GAYLE TUFTS: (Singing) Hey, U.S.A., you were my home. Now you're a dangerous zone - too many guns, way too much hate - (singing in German)...

ESME NICHOLSON, BYLINE: Political cabaret has a long tradition here in Berlin, and one of the city's favorite artists happens to be an American. Gayle Tufts performs in Denglish, a mashup of English and German. Her shows play on the cultural differences between Americans and Germans. But since 2016, they've become much more political.

TUFTS: I think in the world that we live in now, it is unavoidable to talk about politics. Everything is politics.

NICHOLSON: Right now, Tufts is spending a lot of her time on news shows, whose hosts call on her to make sense of the U.S. election and to explain the difference between Germany's consensus-based coalition politics and America's adversarial two-party system.

(SOUNDBITE OF ARCHIVED RECORDING)

TUFTS: (Through interpreter) Biden telling Trump to shut up is not political discourse as here in Germany. And frankly, I find myself asking whether we'd all be better off if Germany's president, Frank-Walter Steinmeier, were in the Oval Office.

NICHOLSON: Germany's political establishment makes no bones about the damage that four years of President Trump's "America First" foreign policy has done to German-U.S. relations. Some are equally candid about rooting for Joe Biden. Norbert Roettgen is the chair of the Bundestag's Foreign Affairs Committee and a candidate in the leadership race to replace Chancellor Angela Merkel.

NORBERT ROETTGEN: (Through interpreter) This election is a referendum on Trump. It's not really about Biden, although he does have a first-class political team whom we know very well. Everyone involved in foreign policy here in Berlin is on personal terms with Biden's people.

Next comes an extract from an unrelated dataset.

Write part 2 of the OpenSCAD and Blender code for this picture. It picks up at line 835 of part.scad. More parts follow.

NICHOLSON: Roettgen says the German government has found communicating with Washington over the past four years a challenge. And, indeed, Trump's tone jars with a country whose own leader doesn't even have a Twitter account.

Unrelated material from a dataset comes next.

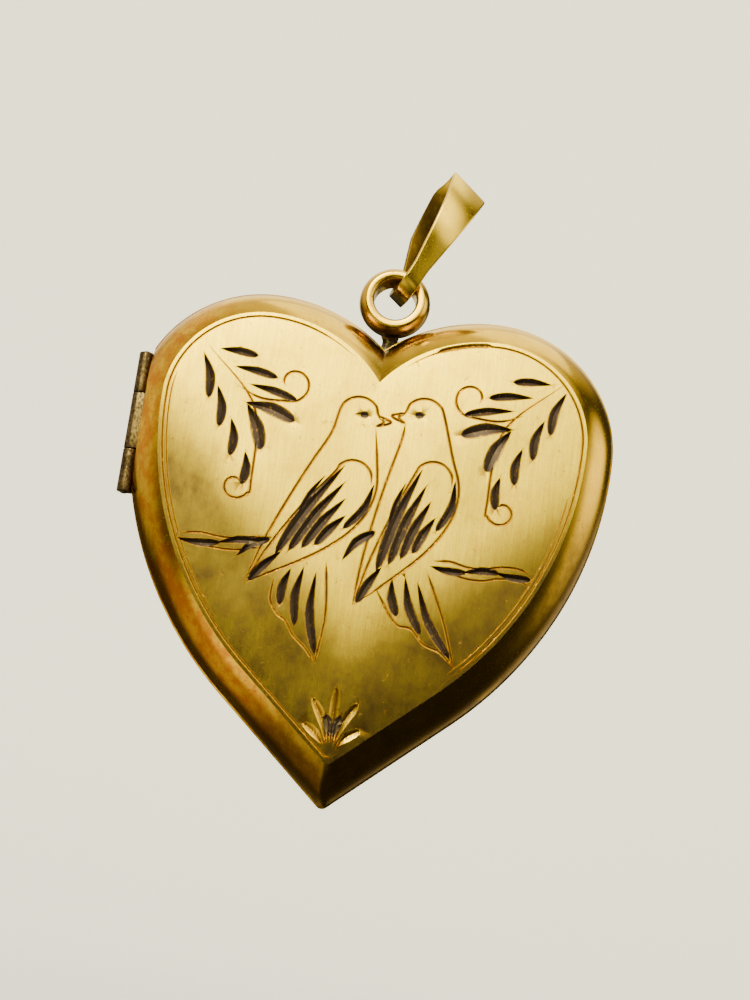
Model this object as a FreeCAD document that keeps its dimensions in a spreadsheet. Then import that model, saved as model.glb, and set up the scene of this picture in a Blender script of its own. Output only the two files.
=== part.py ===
import FreeCAD, Part
import math
import os

import Sketcher

# A heart locket: two thin domed covers hinged on the left, a photo frame and clear window inside each,
# a soldered ring above the cleft and a folded strip bail through the ring.
# Case frame: X to the right, Y from front to back with the seam at Y 0, Z up along the heart's axis.
# The row's origin is the place where a chain lies in the bail, so every piece is placed from there.

DIMENSIONS = [
    # Heart outline at the seam: shoulder arc, lobe arc, side arc and straight run to the tip.
    ("lobe_x", 6.6),
    ("lobe_z", 5.95),
    ("lobe_radius", 7.4),
    ("shoulder_radius", 10.0),
    ("side_radius", 21.7),
    ("tip_half_angle", 49.0),
    ("hinge_flat_x", 13.3),
    # Covers: a short straight lip at the seam, then a rolled edge, set a little in, that meets the face at a
    # crease. Inside, a straight hem behind the lip takes the rim.
    ("cover_depth", 2.25),
    ("lip_height", 0.25),
    ("lip_step", 0.08),
    ("roll_radius", 3.48),
    ("roll_start_angle", 18.0),
    ("hem_depth", 0.50),
    ("front_wall", 0.40),
    ("front_hem", 0.60),
    ("back_wall", 0.45),
    ("back_hem", 0.65),
    # Snap rim soldered in the back cover, standing up into the front cover.
    ("rim_inner_inset", 0.95),
    ("rim_height", 0.95),
    ("rim_bottom_y", 0.5),
    # Photo frames, windows and backing cards.
    ("frame_thickness", 0.35),
    ("window_thickness", 0.20),
    ("card_thickness", 0.25),
    ("frame_opening_inset", 2.1),
    ("front_frame_inset", 0.86),
    ("front_frame_y", -0.55),
    ("front_window_inset", 1.0),
    ("front_window_y", -0.90),
    ("front_card_inset", 1.25),
    ("front_card_y", -1.10),
    ("back_frame_inset", 0.97),
    ("back_frame_y", 0.35),
    ("back_window_inset", 0.97),
    ("back_window_y", 0.55),
    ("back_card_inset", 1.2),
    ("back_card_y", 0.80),
    # Hinge: three knuckles on one pin, its axis in the seam plane.
    ("hinge_axis_x", -13.75),
    ("knuckle_radius", 0.42),
    ("pressed_bore_radius", 0.20),
    ("running_bore_radius", 0.225),
    ("pivot_radius", 0.20),
    ("pivot_crown", 0.08),
    ("pivot_overhang", 0.10),
    ("leaf_gap", 0.05),
    ("knuckle_gap", 0.05),
    ("hinge_bottom_z", 0.35),
    ("bottom_knuckle_length", 2.50),
    ("middle_knuckle_length", 3.35),
    ("top_knuckle_length", 2.45),
    # Suspension ring and its soldered foot.
    ("ring_x", 0.22),
    ("ring_z", 13.85),
    ("ring_hole_radius", 1.25),
    ("ring_face_radius", 1.75),
    ("ring_belly_radius", 2.10),
    ("ring_half_depth", 0.92),
    ("ring_edge_round", 0.22),
    ("foot_width", 1.16),
    ("foot_front_y", 0.06),
    ("foot_depth", 0.80),
    ("foot_drop", 3.05),
    ("foot_height", 1.6),
    # Bail: one strip folded at the top, its loop through the ring.
    ("strip_thickness", 0.34),
    ("bail_foot_z", 0.30),
    ("bail_foot_half", 0.48),
    ("bail_corner_radius", 1.20),
    ("bail_bow_half", 1.96),
    ("bail_bow_z", 4.6),
    ("bail_leaf_radius", 5.7),
    ("bail_fold_radius", 0.50),
    ("bail_top_half_width", 1.30),
    ("bail_waist_half_width", 0.50),
    ("bail_waist_z", 2.3),
    ("bail_trim_top_z", 8.8),
    ("bail_trim_bottom_z", -1.0),
    ("bail_trim_x", 3.0),
    ("bail_lean", 24.0),
    ("bail_yaw", 13.0),
    ("bail_skew", 12.0),
    ("chain_seat_z", 7.0),
]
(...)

JANA PUGLIERIN: It feels like we are the one ally that President Trump likes the least, and we are singled out all the time and get a lot of criticism and blame.

NICHOLSON: Jana Puglierin is the head of the European Council of Foreign Relations in Berlin.

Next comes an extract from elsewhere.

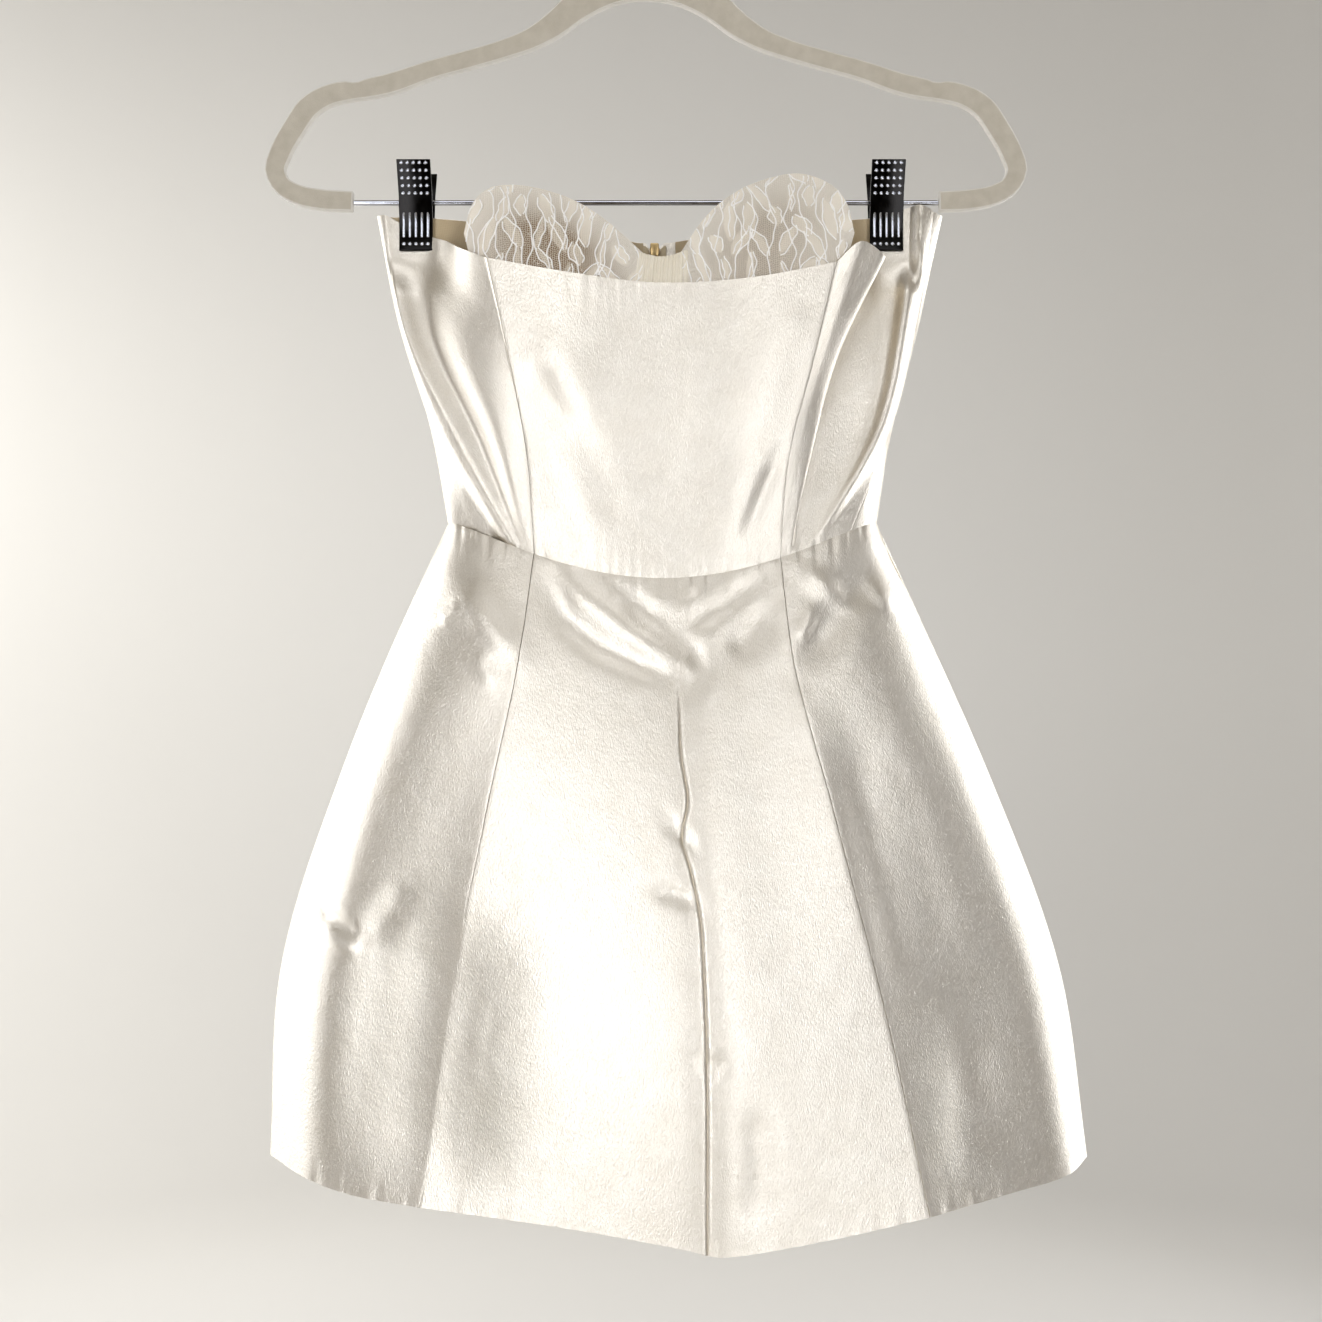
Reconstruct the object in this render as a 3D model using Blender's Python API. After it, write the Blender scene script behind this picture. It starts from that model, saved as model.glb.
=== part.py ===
"""A strapless mini dress in stiff ivory satin, clipped by its sides to a velvet hanger.

The dress is cut as a bodice and a flared skirt, joined by a waist seam that dips at the front.
Each panel is a thin wall, lofted between named lines that run down the cloth, such as a seam,
the ridge of a fold or the bottom of a trough. Lace cups stand up inside the neckline, and a
concealed zip closes the centre back.

Frame: +Z up, the front of the dress faces -Y, and the origin is where a rail holds the hook.
The tables are in millimetres. "drop" is the distance below the hanger's rod.
"""

import math
from collections import namedtuple

import bmesh
import bpy
from mathutils import Matrix, Vector
from mathutils.bvhtree import BVHTree

MM = 0.001

# Cloth
CLOTH = 1.4  # thickness of the satin with its interlining
LINING = 0.8
SEAM_GAP = 0.3  # distance between two pieces that are sewn together
WAIST_GAP = 0.7  # wider, because the two sides of this seam are faceted differently
MITRE_LIMIT = 0.45  # the least cosine of half the turn at a sharp edge
BODICE_ROWS = 12
BODICE_ROW_SPREAD = 1.35  # above 1, the rows are closer together at the clips
SKIRT_ROWS = 13
CUP_WALL = 3.0
CUP_CLEARANCE = 0.7  # between a cup and the satin in front of it
CUP_ROWS = 7
CUP_LEAN = 0.06  # how far a cup leans back above the satin, for each mm of height
CUP_CURVE = 0.0035
CUP_BACK_LIMIT = -15.0
BRIDGE_WALL = 1.4

# Waist seam: two half ellipses in plan, lower at the front than at the sides
WAIST_CENTRE_X = 9.7
WAIST_HALF_WIDTH = 125.7
WAIST_FRONT_DEPTH = 34.0
WAIST_BACK_DEPTH = 18.0
WAIST_SIDE_DROP = 188.0
WAIST_FRONT_DIP = 34.0
WAIST_BACK_DIP = 9.0
WAIST_DIP_POWER = 2.6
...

PUGLIERIN: The Germans, in the beginning, tried to establish some sort of relationship, and they managed with the - General Mattis or McMaster. These were the persons that one could establish a relationship with. But the more these people left the administration, the more difficult it became for the Germans.

NICHOLSON: It's worth remembering that the substance of Trump's criticism isn't that different from that of previous U.S. administrations. The Obama administration also urged Germany to meet its NATO spending target of 2% of GDP, and it also wanted Berlin to reconsider Nord Stream 2, the controversial pipeline project between Germany and Russia. And although a number of lawmakers in Berlin actually agree with Washington on some of these issues, Puglierin says they'd rather address them with Biden than with Trump.

PUGLIERIN: Joe Biden has already announced that he would rejoin the Paris climate agreement, would seek a deal with Iran. And he has said that, to him, allies matter a lot and that he would place the United States at the top of the table of multilateral discussions. And that's what the Germans particularly are looking for.

NICHOLSON: But politicians here also realize that a Biden administration will probably focus more on Asia than on its old allies in Europe. They say Germany should see the Trump years as a wake-up call to develop a more independent foreign policy that is less reliant on who occupies the White House.

For NPR News, I'm Esme Nicholson in Berlin.